Managing Recurring Billing Without Surprises

Many ecommerce brands also sell subscriptions, digital goods, or membership plans. While Amazon Pay supports one-click checkout, it is not a full recurring billing engine. Pairing it with a billing platform that handles subscription logic, dunning, and plan changes keeps revenue predictable. When that billing engine settles into a DogPay account that supports multiple currencies and offers spend controls, you gain a single dashboard for both incoming subscription revenue and outgoing vendor payments. This tight integration prevents the common problem of chasing down failed payments while still being able to pay partners on time.

Making the Right Choice for Your Store

Amazon Pay is a solid conversion tool for domestic US shoppers who value familiarity.
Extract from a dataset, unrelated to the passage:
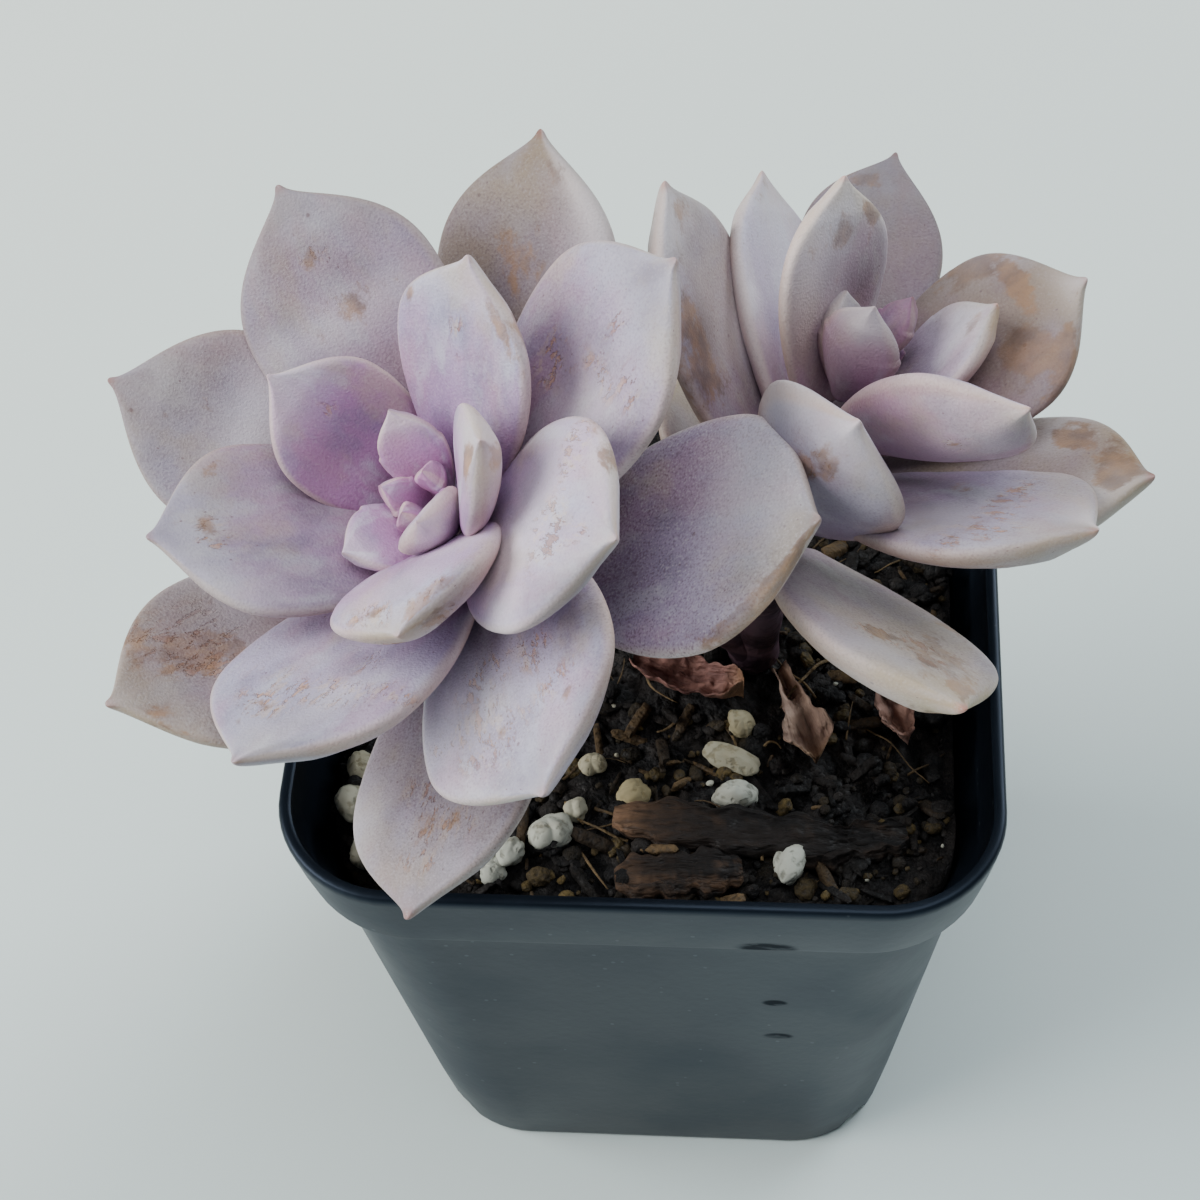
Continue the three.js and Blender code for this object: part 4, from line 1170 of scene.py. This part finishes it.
def build_dry_leaves():
    """Dried leaves: a thin blade between two faces. Its half width is a sine, ragged by finer sines; it
    is folded along its middle by a power of the place across, curled lengthways by a sine and crumpled
    by waves."""
    for index, row in enumerate(DRY_LEAVES):
        x, y, heading, length, width, curl, roll, fullness, narrowing, beige = row
        rows, half_columns = DRY_LEAF_GRID
        seed = 2.1 * index + 0.5
        s = np.linspace(0, 1, rows)
        u = np.concatenate([np.linspace(-1, 1, half_columns), np.linspace(1, -1, half_columns)])
        side = np.concatenate([np.ones(half_columns), -np.ones(half_columns)])
        angle = math.radians(curl) * (s - 0.5)
        half = width / 2 * (0.3 + 0.7 * np.sin(np.pi * s ** fullness))
        half = half * (1 - narrowing * np.clip((s - 0.9) / 0.1, 0, 1) ** 2)
        half = half * (1 + 0.1 * np.sin(15 * s + seed) + 0.06 * np.sin(37 * s + seed))
        fold = (roll + 0.08) * width * np.abs(u) ** 1.4
        crumple = 0.35 * np.sin(3.4 * np.pi * s[:, None] + 2.5 * u + seed)
        lift = fold + crumple + (0.5 * np.sin(angle) * length * (s - 0.5))[:, None]
        inward = 1 - 0.2 * np.abs(u) ** 2 * np.sin(np.pi * s[:, None])
        flat = np.stack([s[:, None] * length + 0 * u, -half[:, None] * u * inward, lift], -1)
        flat[..., 2] += 0.35 * waves(flat[..., :2], 90 + index, 1.9, 4, 0.6) + side * 0.18
        middle_x = x + 0.5 * length * math.cos(math.radians(heading))
        middle_y = y + 0.5 * length * math.sin(math.radians(heading))
        rings = set_down(flat, x, y, mix_height(middle_x, middle_y) + 0.7, heading)
        points, faces = capped(rings, rings[0].mean(0), rings[-1].mean(0))
        blade = np.vstack([flat.reshape(-1, 3), [[0, 0, 0]], [[length, 0, 0]]]) * MM
        name = f"dry_leaf_{index + 1}"
        attributes = {"blade": blade, "tint": np.full(len(points), beige)}
        make_piece(f"fine_{name}", [(points, faces)], DRIED_LEAF, (name,), attributes)


def scatter(count, seed, margin):
    """Places drawn evenly over the mix, inside its round-cornered outline and clear of the trunk."""
    random = np.random.default_rng(seed)
    reach = body_half(POT_HEIGHT - LIP_DEPTH) - WALL - GAP - margin
    spots = random.uniform(-reach, reach, (count * 2, 2))
    corner = RIM_CORNER - WALL - margin
    beyond = np.clip(np.abs(spots) - (reach - corner), 0, None)
    inside = np.hypot(beyond[:, 0], beyond[:, 1]) < corner
    clear = np.hypot(spots[:, 0] - TRUNK_FOOT[0], spots[:, 1] - TRUNK_FOOT[1]) > TRUNK_RADIUS + 0.8
    for x, y, heading, length, width, *_ in DRY_LEAVES:
        run = np.array([math.cos(math.radians(heading)), math.sin(math.radians(heading))])
        ahead = (spots - (x, y)) @ run
        aside = (spots - (x, y)) @ (-run[1], run[0])
        clear &= np.hypot(ahead - np.clip(ahead, 0, length), aside) > 0.42 * width
    return spots[inside & clear][:count], random


def build_strewn(name, material, count, seed, length, slim, boxy, tints, rise):
    """Small pieces strewn over the mix, all in one object: balls whose points are raised to a power, so
    that they are boxy, each with its own length, slimness, tilt and turn, dented by waves."""
    spots, random = scatter(count, seed, 0.8)
    n = len(spots)
    ball, faces = capped(ball_rings(*CRUMB_GRID), (0, 0, -1), (0, 0, 1))
    ball = np.sign(ball) * np.abs(ball) ** boxy
    long = length[0] + (length[1] - length[0]) * random.random(n) ** 2.2
    sizes = np.stack([long, long * random.uniform(*slim, n), long * random.uniform(*slim, n) * 0.8], -1)
    shape = ball[None] * sizes[:, None]
    shape *= (1 + 0.22 * waves(ball[None] + 9.0 * random.random((n, 1, 3)), seed, 2.4, 3))[..., None]
    turn = random.uniform(0, 2 * np.pi, n)[:, None]
    tilt = random.normal(0, 0.28, n)[:, None]
    x = shape[..., 0] * np.cos(tilt) - shape[..., 2] * np.sin(tilt)
    z = shape[..., 0] * np.sin(tilt) + shape[..., 2] * np.cos(tilt)
    y = shape[..., 1]
    place = np.stack([
        spots[:, :1] + x * np.cos(turn) - y * np.sin(turn),
        spots[:, 1:] + x * np.sin(turn) + y * np.cos(turn),
        mix_height(spots[:, 0], spots[:, 1])[:, None] + rise * sizes[:, 2:] + z,
    ], -1)
    reach = body_half(POT_HEIGHT - LIP_DEPTH) - WALL - 0.1
    place[..., :2] = np.clip(place[..., :2], -reach, reach)
    each = len(ball)
    starts = (np.arange(n) * each)[:, None, None]
    faces = [(corners + starts).reshape(-1, corners.shape[1]) for corners in faces]
    tint = tints[0] + (tints[1] - tints[0]) * random.random(n) ** 6
    for x, y, spread, strength in GOLDEN:
        far = np.hypot(spots[:, 0] - x, spots[:, 1] - y)
        tint = np.maximum(tint, strength * np.exp(-((far / spread) ** 4)) * random.uniform(0.5, 1, n))
    tint = np.repeat(tint, each)
    make_piece(name, [(place.reshape(-1, 3), faces)], material, (), {"tint": tint}, sharp=55)


def build_fibres(count, seed):
    """Thin roots and fibres: round sections, thinner to one end, along short arcs that lie on the mix."""
    spots, random = scatter(count, seed, 4.0)
    parts = []
    tint = []
    reach = body_half(POT_HEIGHT - LIP_DEPTH) - WALL - GAP - 1.0
    theta = np.linspace(0, 2 * np.pi, 6, endpoint=False)
    for x, y in spots:
        heading = random.uniform(0, 2 * np.pi)
        turn = random.normal(0, 0.7)
        length = random.uniform(2, 10)
        radius = random.uniform(0.08, 0.24)
        t = np.linspace(0, 1, 14)
        angle = heading + turn * t
        line_x = np.clip(x + np.cumsum(np.cos(angle)) * length / 14, -reach, reach)
        line_y = np.clip(y + np.cumsum(np.sin(angle)) * length / 14, -reach, reach)
        lift = mix_height(line_x, line_y) + 0.35 + random.uniform(0, 0.9) * np.sin(np.pi * t)
        line = np.stack([line_x, line_y, lift], -1)
        side = np.stack([-np.sin(angle), np.cos(angle), 0 * angle], -1)
        up = np.array([0, 0, 1.0])
        width = radius * (1 - 0.6 * t)
        around = side[:, None] * np.cos(theta)[None, :, None] + up * np.sin(theta)[None, :, None]
        rings = line[:, None] + around * width[:, None, None]
        parts.append(capped(rings, line[0], line[-1]))
        tint.append(np.full(len(parts[-1][0]), random.uniform(0.2, 1.0)))
    make_piece("mix_fibres", parts, ROOT_FIBRE, (), {"tint": np.concatenate(tint)})


for number, (spec, wear) in enumerate(LEFT_LEAVES, 1):
    build_leaf(LEFT, "left", number, spec, wear, number)
for number, (spec, wear) in enumerate(RIGHT_LEAVES, 1):
    build_leaf(RIGHT, "right", number, spec, wear, number + 30)
build_heart(LEFT, "left_heart", LEFT_HEART, (0.0, 0.95, 0.0, 0.05, 0.05))
build_heart(RIGHT, "right_heart", RIGHT_HEART, (0.3, 0.85, 0.75, 0.05, 0.1))
build_stem()
build_pot()
build_mix()
build_perlite()
build_bark()
build_dry_leaves()
build_strewn("mix_crumbs", MIX_EARTH, 1300, 5,
             length=(0.25, 1.2), slim=(0.6, 1.0), boxy=0.75, tints=(0.0, 0.6), rise=0.3)
build_strewn("mix_shards", SPLINTER, 560, 6,
             length=(0.6, 3.0), slim=(0.12, 0.34), boxy=0.5, tints=(0.0, 0.8), rise=0.45)
build_strewn("perlite_fines", PERLITE_CHALK, 26, 8,
             length=(0.2, 0.7), slim=(0.7, 1.0), boxy=0.9, tints=(0.1, 0.9), rise=0.5)
build_fibres(95, 9)


# Floor, light and camera

def build_floor():
    """A wide pale floor, painted paler to the back and left and darker and bluer to the front and right:
    painted light and shade.
    """
    material, shader, place = new_material("pale_floor")
    # Painted light and shade: the colour runs from darker and bluer at the front right to paler at the back
    # left
    run = wire("ShaderNodeVectorMath", {0: place, 1: (-0.4, 0.8, 0.0)}, operation="DOT_PRODUCT")
    links = {"Value": run.outputs["Value"], "From Min": -0.05, "From Max": 0.17}
    far = wire("ShaderNodeMapRange", links)
    colour = blend(far.outputs[0], (208, 224, 224), (231, 241, 235))
    connect(shader, {"Base Color": colour, "Roughness": 0.7})
    corners = [(x * FLOOR_REACH, y * FLOOR_REACH, 0) for x, y in ((-1, -1), (1, -1), (1, 1), (-1, 1))]
    mesh = new_mesh("floor", corners, [(0, 1, 2, 3)])
    mesh.materials.append(material)
    link_object("floor", mesh)


def stand(made, right, up, back, place):
    """Puts a lamp or camera in its place, its axes along these directions."""
    matrix = Matrix(np.column_stack([right, up, back]).tolist()).to_4x4()
    matrix.translation = place
    made.matrix_world = matrix


def build_light():
    """A faint sky and round lamps aimed at the plant."""
    world = bpy.data.worlds.new("soft_daylight")
    world.use_nodes = True
    sky = world.node_tree.nodes["Background"]
    sky.inputs[0].default_value = SKY_COLOUR
    sky.inputs[1].default_value = SKY_STRENGTH
    bpy.context.scene.world = world
    for name, (place, width, power, colour) in LAMPS.items():
        data = bpy.data.lights.new(name, "AREA")
        data.shape = "DISK"
        data.size = width
        data.energy = power
        data.color = colour
        back = np.array(place) - LAMP_AIM
        back /= np.linalg.norm(back)
        side = np.cross([0, 0, 1.0], back)
        side /= np.linalg.norm(side)
        stand(link_object(name, data), side, np.cross(back, side), back, place)


def build_camera():
    """The camera, where the plant is seen from."""
    data = bpy.data.cameras.new("camera")
    data.lens = CAMERA_LENS
    data.sensor_width = CAMERA_SENSOR
    data.clip_start = 0.01
    data.clip_end = 20
    camera = link_object("camera", data)
    stand(camera, CAMERA_RIGHT, CAMERA_UP, CAMERA_BACK, CAMERA_AT)
    bpy.context.scene.camera = camera


build_floor()
build_light()
build_camera()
The security features and dispute resolution process inspire confidence, and the integration effort is modest. However, the higher cross-border fees, reserve holds, and limited acceptance outside Amazon-heavy markets mean it should be part of a broader payment orchestration strategy. Pair it with payment methods that reduce international transaction costs, accounts that let you hold and convert multiple currencies, and virtual cards that enforce spend discipline. That way, whether you sell on your own site, on marketplaces, or through social commerce, your financial infrastructure works as hard as your marketing does.

Getting Started with a Global-Ready Setup

Evaluate your current payment mix by asking three questions: What percentage of revenue comes from non-US buyers? How much do you spend monthly on cross-border supplier invoices and ad platforms? And how long after a sale do you actually receive cash in your operating account? If the answers suggest friction, consider adding a multi-currency business account that integrates with your existing gateway. Use virtual cards to ring-fence ad budgets and software subscriptions. Automate batch payouts to suppliers and contractors so that scaling up does not mean scaling complexity. With the right tools in place, you keep the checkout experience Amazon Pay offers for domestic shoppers while gaining the flexibility to grow profitably across borders.